* [Given problem]:
Find each line with the word "FreeCAD" and state how many there are, nothing more.

* [Provided material]:
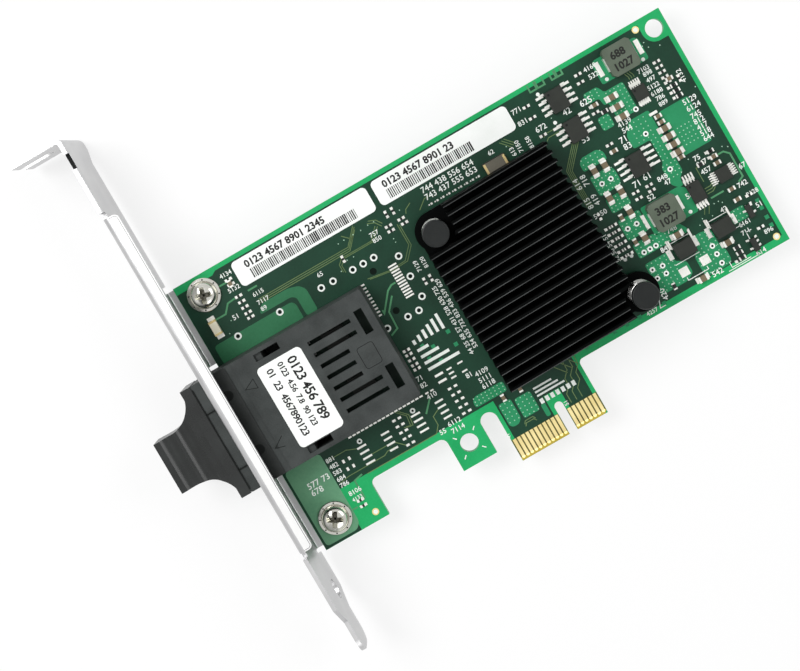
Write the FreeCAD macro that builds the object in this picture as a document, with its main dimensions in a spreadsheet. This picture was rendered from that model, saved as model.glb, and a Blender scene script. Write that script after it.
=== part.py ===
import FreeCAD, Part
import math
import os
import Sketcher

# A network interface card with an optical transceiver, in millimetres.
# x runs away from the slot bracket, y from the contact edge to the board's top, z out of the component side.
# The origin is the middle of the key notch, on the contact edge, on the solder face.

doc = FreeCAD.newDocument("network_card")

sizes = {
    # circuit board, from the middle of the key notch and from the contact edge
    "board_thick": 1.57,
    "bracket_edge": 56.85,
    "far_edge": 58.3,
    "low_edge": 12.5,
    "board_high": 54.7,
    "foot_line": 4.3,
    "leg_wide": 15.15,
    "recess_radius": 1.5,
    "hook_wide": 7.9,
    "slot_wide": 3.73,
    "slot_rise": 0.1,
    "tongue_left": 12.15,
    "tongue_right": 8.15,
    "tongue_radius": 1.0,
    "key_wide": 1.9,
    "key_deep": 7.2,
    "bevel_high": 0.9,
    "bevel_deep": 0.4,
    "hook_hole": 3.9,
    "hook_hole_rise": 4.62,
    "corner_hole": 3.8,
    "corner_hole_in": 2.77,
    "corner_hole_down": 3.2,
    # edge contacts
    "contact_wide": 0.7,
    "contact_pitch": 1.0,
    "contact_first": 1.5,
    "contact_long": 3.55,
    "contact_thick": 0.05,
    "contact_margin": 0.05,
    # slot bracket, folded from one sheet
    "sheet_thick": 0.86,
    "panel_gap": 1.77,
    "panel_over": 14.32,
    "panel_wide": 18.42,
    "head_wide": 21.59,
    "head_high": 2.9,
    "tab_rise": 37.1,
    "tab_out": 11.43,
    "tab_inset": 2.5,
    "tab_notch_wide": 4.42,
    "tab_notch_deep": 7.29,
    "tab_notch_in": 10.0,
    "bend_radius": 0.4,
    "bracket_high": 120.02,
    "foot_wide": 10.19,
    "foot_long": 7.42,
    "foot_radius": 3.0,
    "foot_hole": 4.4,
    "foot_hole_up": 12.72,
    "foot_hole_back": 11.42,
    "edge_notch_down": 3.5,
    "edge_notch_long": 3.4,
    "edge_notch_deep": 1.3,
    "flange_reach": 2.32,
    "flange_down": 18.4,
    "flange_up": 24.72,
    "flange_radius": 1.0,
    "relief_wide": 1.4,
    "relief_deep": 1.2,
    "lug_reach": 11.27,
    "lug_past_screw": 4.0,
    "lug_far_side": 13.6,
    "lug_radius": 2.0,
    "lug_hole": 3.0,
    # bracket screws
    "screw_in": 5.05,
    "screw_down": 4.23,
    "screw_up": 5.0,
    "screw_shank": 2.9,
    "screw_hole_play": 0.25,
    "screw_flange": 7.1,
    "screw_flange_thick": 0.6,
    "screw_dome": 5.2,
    "screw_dome_high": 1.6,
    "screw_past": 0.5,
    "cross_long": 3.0,
    "cross_wide": 0.8,
    "cross_deep": 1.1,
    # optical transceiver
    "module_long": 39.5,
    "module_high": 9.4,
    "module_lift": 0.4,
    "module_down": 30.9,
    "nose_out": 2.87,
    "nose_play": 0.3,
    "module_wall": 0.8,
    "module_radius": 0.5,
    "collar_long": 9.5,
    "collar_step": 0.25,
    "mark_slot_wide": 1.6,
    "mark_slot_long": 2.75,
    "mark_slot_deep": 0.6,
    "mark_slot_back": 5.35,
    "mark_slot_apart": 12.4,
    "vent_wide": 0.9,
    "vent_pitch": 2.6,
    "vent_long": 9.7,
    "vent_short": 6.6,
    "vent_from_rear": 14.5,
    "rear_window_long": 1.8,
    "rear_window_wide": 5.3,
    "rear_window_in": 2.65,
    "rear_window_apart": 12.6,
    "side_window_long": 5.5,
    "side_window_wide": 1.5,
    "side_window_back": 14.3,
    "side_window_apart": 21.4,
    "port_pitch": 12.7,
    "port_wide": 9.2,
    "port_wall": 1.4,
    "port_high": 7.4,
    "port_deep": 13.8,
    "partition_thick": 2.0,
    "barrel_wide": 5.6,
    "barrel_long": 9.0,
    "barrel_play": 0.1,
    "sleeve_wide": 4.6,
    "sleeve_long": 7.5,
    "optic_lead_wide": 0.45,
    "optic_lead_long": 2.2,
    "optic_lead_apart": 2.54,
    "base_thick": 0.8,
    "base_play": 0.1,
    "base_foot": 2.0,
    "rib_wide": 0.9,
    "post_wide": 1.9,
    "post_play": 0.15,
    "post_apart": 20.32,
    "post_in": 1.3,
    "post_past": 1.2,
    "inner_board_thick": 0.8,
    "inner_board_play": 0.3,
    "inner_chip": 5.0,
    "inner_chip_high": 1.0,
    "inner_chip_apart": 10.6,
    "inner_chip_in": 7.0,
    "pin_wide": 0.5,
    "pin_pitch": 2.54,
    "pin_hole_play": 0.2,
    "pin_in": 3.0,
    "pin_past": 1.3,
    # dust plug
    "plug_flange": 2.2,
    "plug_long": 12.5,
    "plug_grip_wide": 11.5,
    "plug_grip_high": 6.5,
    "plug_scoop": 6.4,
    "plug_wave_pitch": 3.9,
    "plug_wave_deep": 0.55,
    "plug_wave_radius": 2.6,
    "plug_play": 0.15,
    "prong_long": 9.0,
    "prong_bore": 5.4,
    # labels
    "label_thick": 0.12,
    "label_radius": 1.0,
    "strip_label_long": 32.0,
    "strip_label_wide": 5.6,
    "strip_label_in": 12.8,
    "strip_label_down": 1.35,
    "strip_label_apart": 1.2,
    "module_label_long": 10.05,
    "module_label_wide": 18.4,
    "module_label_back": 13.3,
    "module_label_aside": 0.55,
    # heat sink, turned a little on its package
    "sink_from_far": 49.75,
    "sink_up": 23.0,
    "sink_turn": 1.2,
    "sink_long": 31.8,
    "sink_base": 2.0,
    "fin_high": 7.1,
    "fin_thick": 0.67,
    "fin_pitch": 1.93,
    "lobe_radius": 4.1,
    "upper_pin_back": 12.28,
    "upper_pin_up": 15.46,
    "lower_pin_ahead": 16.95,
    "lower_pin_under": 16.73,
    "upper_pocket_long": 7.4,
    "upper_pocket_wide": 7.4,
    "lower_pocket_long": 2.75,
    "lower_pocket_wide": 6.15,
    "pocket_radius": 2.6,
    "pin_bore": 3.4,
    # controller under the heat sink
    "package_side": 23.0,
    "package_high": 2.0,
    "pad_thick": 0.5,
    # push pins and springs
    "cap_wide": 5.6,
    "cap_thick": 1.3,
    "cap_draft": 0.25,
    "push_shank": 2.9,
    "push_hole": 3.2,
    "barb_wide": 3.9,
    "barb_long": 2.7,
    "barb_tip": 2.0,
    "barb_play": 0.15,
    "barb_slot": 0.7,
    "spring_room": 7.0,
    "spring_wide": 5.6,
    "spring_wire": 0.5,
    "spring_pitch": 1.6,
    # crystal and lamp
    "crystal_long": 5.0,
    "crystal_wide": 3.2,
    "crystal_base_high": 0.4,
    "crystal_lid_high": 0.7,
    "crystal_rim": 0.2,
    "lamp_long": 3.2,
    "lamp_wide": 1.6,
    "lamp_high": 1.1,
    # inductors
    "coil_side": 6.3,
    "coil_high": 3.0,
    "coil_lift": 0.1,
    "coil_corner": 0.6,
    "coil_foot_wide": 3.0,
    "coil_foot_thick": 0.2,
    "coil_foot_high": 1.8,
    # chip capacitors and resistors: length, width, height and end terminal
    "large_cap_long": 2.1,
    "large_cap_wide": 1.3,
    "large_cap_high": 1.2,
    "large_cap_end": 0.45,
    "small_cap_long": 1.6,
    "small_cap_wide": 0.85,
    "small_cap_high": 0.8,
    "small_cap_end": 0.35,
    "resistor_long": 1.5,
    "resistor_wide": 0.8,
    "resistor_high": 0.45,
    "resistor_end": 0.3,
    "end_plating": 0.03,
}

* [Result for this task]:
3